Want to decrease heart failure deaths? Call the patients, researchers say

Los Angeles-based Smidt Heart Institute at Cedars-Sinai researchers found that a phone call intervention program reduced death rates by 25 percent for patients discharged after heart failure with nine or more comorbidities.

The study, published in the Journal of Cardiac Failure on Dec. 12, followed 1,313 patients 50 years and older who were hospitalized for acute decompensated heart failure between October 2011 and September 2013. Patients were grouped by the number of their comorbidities. The low comorbidity group had zero to two comorbidities, the moderate group had three to eight comorbidities, and the high group had nine or more comorbidities.

Within comorbidity groups, patients were divided into two care plans: the usual care, which consists of a nurse educatingon patients about heart failure before they are discharged and following up with one phone call, and the new post-hospital care plan, where patients receive pre-discharge heart failure education, a blood pressure monitor and scale, and an average of five calls over a 180-day period.
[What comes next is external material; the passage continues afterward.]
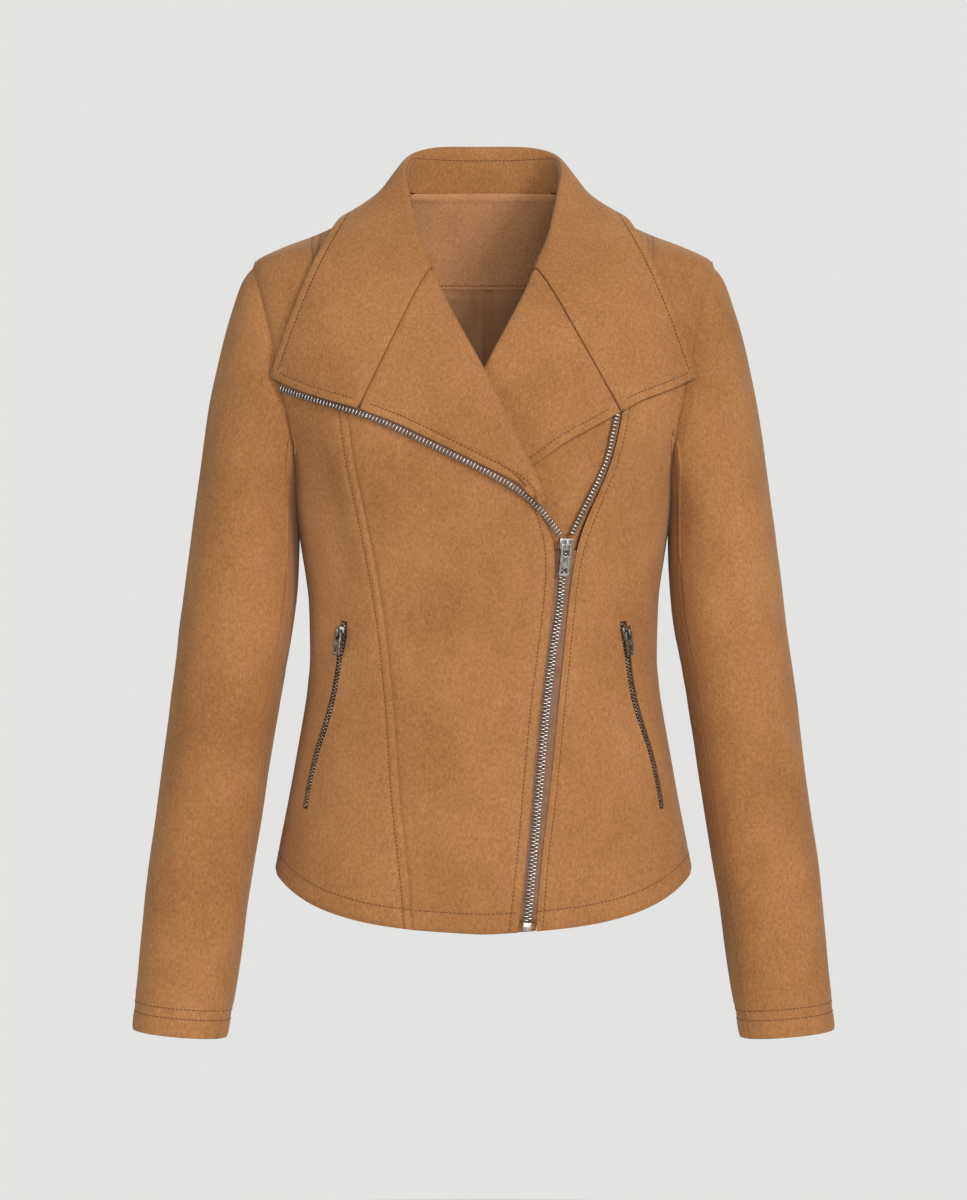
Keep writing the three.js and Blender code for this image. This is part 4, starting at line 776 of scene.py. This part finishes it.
def dress(name):
    """One cut piece of cloth around its solid, and the places of its stitches."""
    finish, wall, levels, flat = CLOTH[name]
    rolls = finish not in NO_ROLL
    bm = merged_copy(name)
    keep_outer_side(bm, SLIT_WALL_EDGE if name in SLIT_PIECES else WALL_EDGE)
    if name.endswith("sleeve"):
        peel_rim(bm)
    area = sum(face.calc_area() for face in bm.faces)
    if name in SLIT_PIECES:
        bm = without_slit(bm, SLIT_PIECES[name][1])
    corners = border_corners(bm)
    marks = [vert.co.copy() for vert in corners]
    if rolls:
        inner = bm.faces[:]
        for thickness in ROLL_INSETS:
            made = bmesh.ops.inset_region(
                bm, faces=inner, thickness=thickness, use_boundary=True, use_even_offset=False)
            rim = set(made["faces"])
            inner = [face for face in inner if face not in rim]
    mesh = subdivided(bm, name + "_cloth", levels, corners)
    bm.free()
    loops = border_loops(mesh)
    paths = [
        (stitch_path(loops[0], marks, near, distance, free), inside)
        for piece, near, distance, free, inside in STITCH_ROWS if piece == name
    ]
    shown = [evenly(path, MM)[0] for path, inside in paths if not inside]
    stitches = [Vector(place) for row in shown for place in row]
    shape_sheet(name, mesh, loops, stitches, rolls)
    mesh.shade_smooth()
    mesh.materials.clear()
    mesh.materials.append(MATERIALS[finish])
    mesh.materials.append(MATERIALS["satin"])
    piece = bpy.data.objects.new(name + "_cloth", mesh)
    bpy.context.scene.collection.objects.link(piece)
    thick = piece.modifiers.new("wall", "SOLIDIFY")
    thick.thickness = wall
    thick.offset = -1
    thick.use_even_offset = False
    if name in LINED:
        thick.material_offset = 1
    if name in SLIT_PIECES:
        cut_slit(piece, SLIT_PIECES[name][0])
    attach(piece, "root")
    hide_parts(name)
    surface = BVHTree.FromPolygons(
        [v.co[:] for v in mesh.vertices], [p.vertices[:] for p in mesh.polygons])
    places = []
    for path, inside in paths:
        for place, along in zip(*evenly(path, STITCH_PITCH)):
            spot, normal, _, _ = surface.find_nearest(Vector(place))
            if inside:
                spot, normal = spot - normal * (wall + STITCH_INSIDE), -normal
            places.append(placement(spot + normal * STITCH_LIFT, along, normal))
    return places


def stitch_template():
    bm = bmesh.new()
    bmesh.ops.create_uvsphere(bm, u_segments=6, v_segments=5, radius=1)
    bmesh.ops.rotate(bm, verts=bm.verts, matrix=Matrix.Rotation(math.pi / 2, 3, "Y"))
    bmesh.ops.scale(bm, verts=bm.verts, vec=STITCH_SIZE)
    return bm


# Zips

def strip_path(node):
    """Middle line of a strip from its top end, with the direction it faces at each point."""
    bm = merged_copy(node)
    keep_outer_side(bm)

    def neighbours(face):
        return [(e, f) for e in face.edges for f in e.link_faces if f is not face]

    ends = [face for face in bm.faces if len(neighbours(face)) == 1]
    face = max(ends, key=lambda f: f.calc_center_median().z)
    joined = neighbours(face)[0][0]
    ends_edge = max(face.edges, key=lambda e: (middle_of(e) - middle_of(joined)).length)
    path = [(middle_of(ends_edge), face.normal.copy())]
    came_from = None
    while True:
        ahead = [(e, f) for e, f in neighbours(face) if f is not came_from]
        if not ahead:
            last = max(face.edges, key=lambda e: (middle_of(e) - path[-1][0]).length)
            path.append((middle_of(last), face.normal.copy()))
            break
        edge, following = ahead[0]
        path.append((middle_of(edge), (face.normal + following.normal).normalized()))
        came_from, face = face, following
    bm.free()
    return path


def middle_of(edge):
    return (edge.verts[0].co + edge.verts[1].co) / 2


def smooth_path(path, pitch):
    """The strip's line rounded off, as (place, direction, facing) at an even pitch."""
    places = np.array([p[0][:] for p in path])
    facing = np.array([p[1][:] for p in path])
    for _ in range(2):
        cut = []
        for a, b in zip(places, places[1:]):
            cut += [a * 0.75 + b * 0.25, a * 0.25 + b * 0.75]
        turned = []
        for a, b in zip(facing, facing[1:]):
            turned += [a * 0.75 + b * 0.25, a * 0.25 + b * 0.75]
        places = np.array([places[0], *cut, places[-1]])
        facing = np.array([facing[0], *turned, facing[-1]])
    steps = np.linalg.norm(np.diff(places, axis=0), axis=1)
    run = np.concatenate([[0], np.cumsum(steps)])
    spots, along = evenly(places, pitch)
    count = len(spots)
    at = (np.arange(count) + 0.5) * run[-1] / count
    normals = np.stack([np.interp(at, run, facing[:, k]) for k in range(3)], axis=1)
    return list(zip(spots, along, normals))


def tooth_template(width, length, height):
    """One tooth: broad at the tape, with a narrower head. Its width lies along y."""
    bm = bmesh.new()
    bmesh.ops.create_cube(bm, size=1)
    bmesh.ops.scale(bm, verts=bm.verts, vec=(length, width, height))
    for vert in bm.verts:
        if vert.co.y > 0:
            vert.co.x *= TOOTH_HEAD
    bmesh.ops.bevel(
        bm, geom=bm.edges[:], offset=TOOTH_BEVEL * length, offset_type="OFFSET", segments=1,
        profile=0.5, affect="EDGES", material=-1)
    return bm


def teeth(node, name, pitch, width, height, sides, sink, material):
    """Rows of teeth along a strip. Sides are 1, -1 or both, where both interlock."""
    template = tooth_template(width, pitch * TOOTH_SHARE, height)
    places = []
    for i, (spot, along, facing) in enumerate(smooth_path(strip_path(node), pitch / len(sides))):
        side = sides[i % len(sides)]
        frame_at = placement(Vector(spot), along, facing)
        turn = Matrix.Rotation(0 if side > 0 else math.pi, 4, "Z")
        apart = -0.5 * width * TOOTH_MESH * (len(sides) - 1)
        offset = Matrix.Translation((0, apart, -sink))
        places.append(frame_at @ turn @ offset)
    piece = scattered(name, template, places, material)
    template.free()
    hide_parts(node)


def hardware(node, name, bevel, material, body):
    """Metal part from its solid, with its edges rounded."""
    bm = bmesh.new()
    bm.from_mesh(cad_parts[node].data)
    bmesh.ops.remove_doubles(bm, verts=bm.verts, dist=MERGE)
    bmesh.ops.dissolve_limit(
        bm, angle_limit=FLAT_METAL, verts=bm.verts[:], edges=bm.edges[:])
    edges = [edge for edge in bm.edges if edge.calc_face_angle(0) > METAL_EDGE]
    bmesh.ops.bevel(
        bm, geom=edges, offset=bevel, offset_type="OFFSET", segments=2, profile=0.5,
        affect="EDGES", clamp_overlap=True, material=-1)
    mesh = bpy.data.meshes.new(name)
    bm.to_mesh(mesh)
    bm.free()
    mesh.shade_smooth()
    mesh.set_sharp_from_angle(angle=METAL_SHARP)
    mesh.materials.clear()
    mesh.materials.append(material)
    piece = bpy.data.objects.new(name, mesh)
    bpy.context.scene.collection.objects.link(piece)
    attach(piece, body)
    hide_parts(node)


# Room and camera

def stage():
    bm = bmesh.new()
    bmesh.ops.create_circle(bm, cap_ends=True, segments=FLOOR_SIDES, radius=FLOOR_RADIUS)
    bmesh.ops.translate(bm, verts=bm.verts, vec=(0, 0, FLOOR_HEIGHT))
    mesh = bpy.data.meshes.new("floor")
    bm.to_mesh(mesh)
    bm.free()
    material, tree, shader = new_material("pale_floor", (0.77, 0.77, 0.755), 0.9)
    cloud = noise_node(tree, 3, 2)
    tint = ramp_node(tree, cloud, ((0.3, (0.76, 0.76, 0.745)), (0.7, (0.78, 0.78, 0.765))))
    tree.links.new(tint, shader.inputs["Base Color"])
    mesh.materials.append(material)
    floor = bpy.data.objects.new("floor", mesh)
    bpy.context.scene.collection.objects.link(floor)


def softbox(name, place, size, power, colour):
    light = bpy.data.lights.new(name, "AREA")
    light.shape = "RECTANGLE"
    light.size, light.size_y = size
    light.energy = power
    light.color = colour
    lamp = bpy.data.objects.new(name, light)
    lamp.location = place
    aim = Vector(LIT_PLACE) - Vector(place)
    lamp.rotation_euler = aim.to_track_quat("-Z", "Y").to_euler()
    bpy.context.scene.collection.objects.link(lamp)


def room():
    world = bpy.data.worlds.new("studio")
    bpy.context.scene.world = world
    world.use_nodes = True
    tree = world.node_tree
    tree.nodes.clear()
    backdrop = tree.nodes.new("ShaderNodeBackground")
    backdrop.inputs["Color"].default_value = BACKDROP
    ambient = tree.nodes.new("ShaderNodeBackground")
    ambient.inputs["Color"].default_value = AMBIENT
    ambient.inputs["Strength"].default_value = AMBIENT_STRENGTH
    rays = tree.nodes.new("ShaderNodeLightPath")
    mix = tree.nodes.new("ShaderNodeMixShader")
    output = tree.nodes.new("ShaderNodeOutputWorld")
    tree.links.new(rays.outputs["Is Camera Ray"], mix.inputs[0])
    tree.links.new(ambient.outputs[0], mix.inputs[1])
    tree.links.new(backdrop.outputs[0], mix.inputs[2])
    tree.links.new(mix.outputs[0], output.inputs[0])
    for name, (place, size, power, colour) in LIGHTS.items():
        softbox(name, place, size, power, colour)
    bpy.context.scene.view_settings.view_transform = "Standard"


def camera():
    lens = bpy.data.cameras.new("camera")
    lens.lens = CAMERA_LENS
    lens.sensor_width = SENSOR_WIDTH
    eye = bpy.data.objects.new("camera", lens)
    eye.location = (0, -CAMERA_DISTANCE, CAMERA_HEIGHT)
    eye.rotation_euler = (math.pi / 2, 0, 0)
    bpy.context.scene.collection.objects.link(eye)
    bpy.context.scene.camera = eye


# The jacket

stitch_places = []
for piece_name in CLOTH:
    stitch_places += dress(piece_name)
threads = scattered("topstitching", stitch_template(), stitch_places, MATERIALS["thread"])

teeth("closed_zip_chain", "closed_zip_teeth", TOOTH_PITCH, CLOSED_TOOTH_WIDTH, TOOTH_HEIGHT,
      (1, -1), TOOTH_SINK, MATERIALS["silver"])
for side_name in ("right", "left"):
    teeth(f"{side_name}_open_zip_chain", f"{side_name}_open_zip_teeth", TOOTH_PITCH,
          OPEN_TOOTH_WIDTH, TOOTH_HEIGHT, (1,), TOOTH_SINK, MATERIALS["silver"])
for side_name in ("right", "left"):
    teeth(f"{side_name}_pocket_chain", f"{side_name}_pocket_teeth", POCKET_TOOTH_PITCH,
          POCKET_TOOTH_WIDTH, POCKET_TOOTH_HEIGHT, (1, -1), POCKET_TOOTH_SINK,
          MATERIALS["brown_metal"])
    hardware(f"{side_name}_pocket_slider", f"{side_name}_pocket_slider_metal", POCKET_BEVEL,
             MATERIALS["dark_metal"], "root")
    hardware(f"{side_name}_pocket_pull_tab", f"{side_name}_pocket_tab_metal", POCKET_BEVEL,
             MATERIALS["dark_metal"], f"{side_name}_pocket_tab")
hardware("main_zip_slider", "main_slider_metal", SLIDER_BEVEL, MATERIALS["silver"],
         "root")
hardware("main_zip_pull_tab", "main_tab_metal", SLIDER_BEVEL, MATERIALS["silver"],
         "main_tab")
hardware("zip_retainer_box", "retainer_box_metal", RETAINER_BEVEL, MATERIALS["silver"],
         "root")

stage()
room()
camera()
Nurses scheduled regular phone calls to ask about weight, blood pressure, heart rate and any unusual symptoms. Patients who reported unusual symptoms received more follow-up calls.

Patients in the high comorbidity group who received the new intervention were 25 percent less likely to die at 30 days and 180 days. They also stayed out of the hospital for a mean of 152 days, compared to the control group with a mean of 133 days.

Patients in the low and moderate comorbidity groups who received the new intervention had no statistically significant different outcomes. The readmission rates were also similar between the new intervention and the control groups.